Quanto ao setor sucro-alcooleiro, é público e notório que ele é controlado por um punhado de usineiros, e a produção também é bastante concentradora, e novamente o lucro acaba em poucas mãos. Apesar do número de produtores ser alto na produção de carne bovina, os intermediários da cadeia, que são os frigoríficos, são poucos, e são eles os responsáveis pelas exportações. E aqui já há um claro movimento do aumento da participação de empresas estrangeiras no país.
Novamente o dinheiro vai entrar por uma porta e depois acabar saindo por outra. As empresas exportadoras dos setores suinícola e avícola também são em número extremamente reduzido, e o produtor, por sua vez, normalmente possui uma margem de lucro bastante apertada. Em todos os casos vemos um padrão semelhante: tendência à concentração, ao aumento no tamanho das propriedades produtoras e em varios setores a invasão de empresas estrangeiras, com a consequente remessa de lucros.

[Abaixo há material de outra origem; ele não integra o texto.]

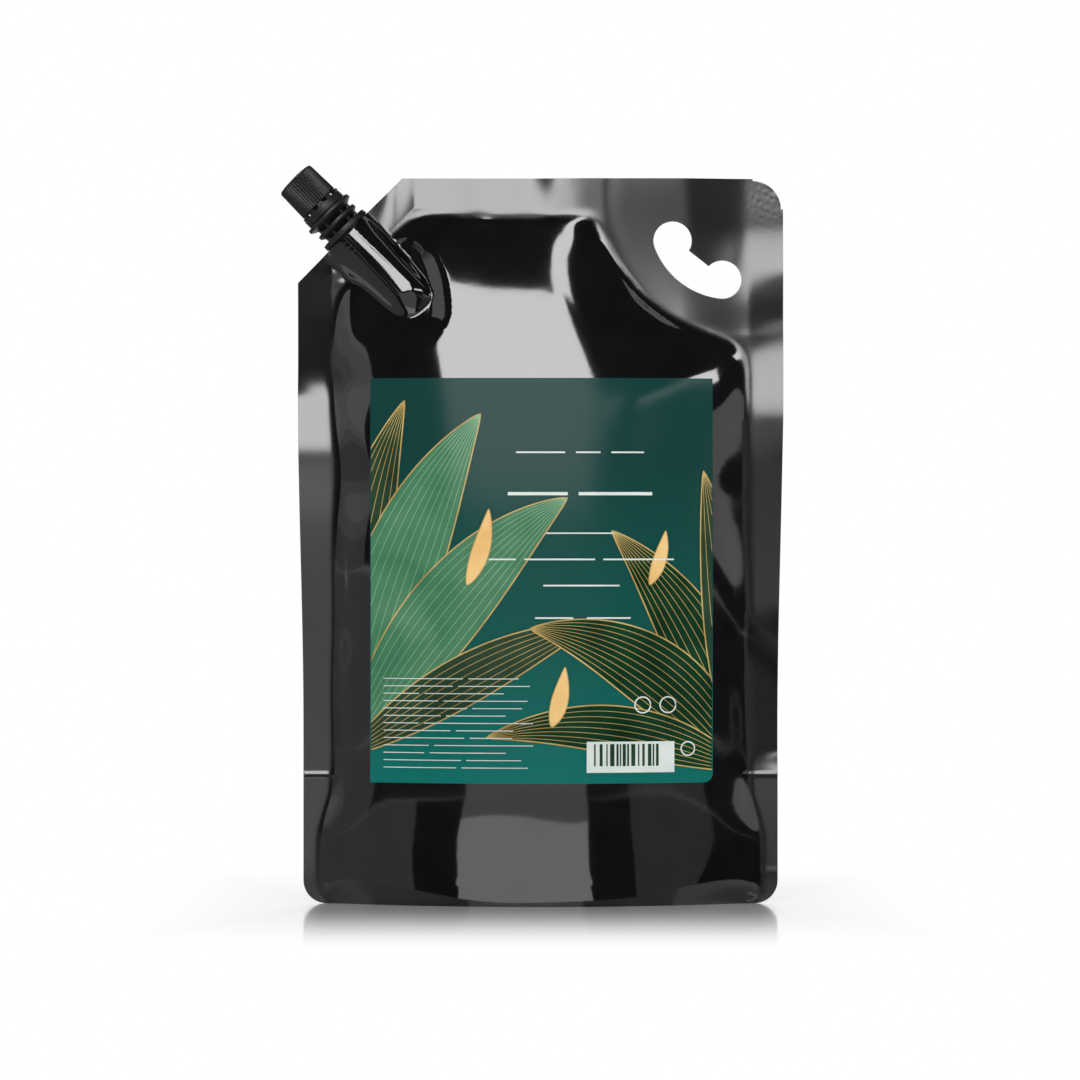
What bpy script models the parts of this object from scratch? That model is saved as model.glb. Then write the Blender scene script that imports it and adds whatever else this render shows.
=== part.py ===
"""Stand-up refill pouch with a corner screw spout, a carry hole and a front label.

The front faces -Y, +X is to the right and +Z is up. The origin is on the ground,
in the middle of the base. Lengths are in metres.
"""

import math

import bpy
import numpy as np
from mathutils import Matrix, Vector

MM = 0.001

# Flat outline of the pouch
POUCH_WIDTH = 180.0 * MM
POUCH_HEIGHT = 268.5 * MM
BASE_WIDTH = 175.6 * MM
TOP_CORNER_RADIUS = 10.5 * MM
BASE_CORNER_RADIUS = 8.5 * MM
CORNER_CUT = 38.7 * MM
FILM = 0.2 * MM
DRAW_TOP_SHARE = 0.75
DRAW_FOOT_SHARE = 0.25

# Welded seams
SIDE_SEAM = 12.5 * MM
TOP_SEAM = 12.5 * MM
CORNER_SEAL_RADIUS = 52.0 * MM
CORNER_SEAL_INSET = 15.0 * MM
CORNER_SEAL_DROP = 6.5 * MM
LOW_SEAM = 5.5 * MM

# Filled shape, as depths in front of and behind the seam plane
BELLY = 26.2 * MM
HEAD_DROP = 11.0 * MM
SHOULDER = 64.0 * MM
BASE_HALF_DEPTH = 23.8 * MM
FOOT_BLEND = 40.0 * MM
BASE_SEAM = 10.8 * MM
FILL_LEVEL = 205.0 * MM
AIR_SHARE = 0.3
FLAT_SHARE = 0.55
FLAT_FROM = 60.0 * MM
FLAT_TO = 150.0 * MM
FOLD_HEIGHT = 47.8 * MM
SKIRT_HEIGHT = 8.7 * MM
SKIRT_WALL = 0.7 * MM
REST_HALF_LENGTH = 36.0 * MM
REST_SHARE = 0.6
TUCK_STOP = 3.0 * MM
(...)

Por fim, há um ponto bastante polêmico, mas que deveria entrar em qualquer discussão séria, se estivermos realmente preocupados com o futuro de nosso planeta. Com a inevitável crise de combustíveis e de energia que se aproxima cada vez mais, deveria estar ocorrendo um movimento global no sentido de se diminuir o comércio de longa distancia e de se fomentar ao máximo a auto-suficiência, já que a movimentação de bens é uma fonte voraz de consumo de combustíveis.
Em resumo, optar por defender a liberalização cada vez maior do comércio mundial e focar esta defesa no acesso de nossos produtos agrícolas aos mercados dos países desenvolvidos, como tem sido a política do governo, significa duas coisas. Primeiro um desconhecimento absoluto das consequências ambientais negativas que podem advir ou, pior, o descaso com elas. Segundo, uma opção clara por um modelo de desenvolvimento agrícola focado no grande agronegócio. Nenhuma novidade em se tratando daqueles que tem dominado o poder por aqui até hoje.
(Por Rogério Grassetto Teixeira da Cunha, biólogo, doutor em Comportamento Animal pela Universidade de Saint Andrews, 10/08/2006).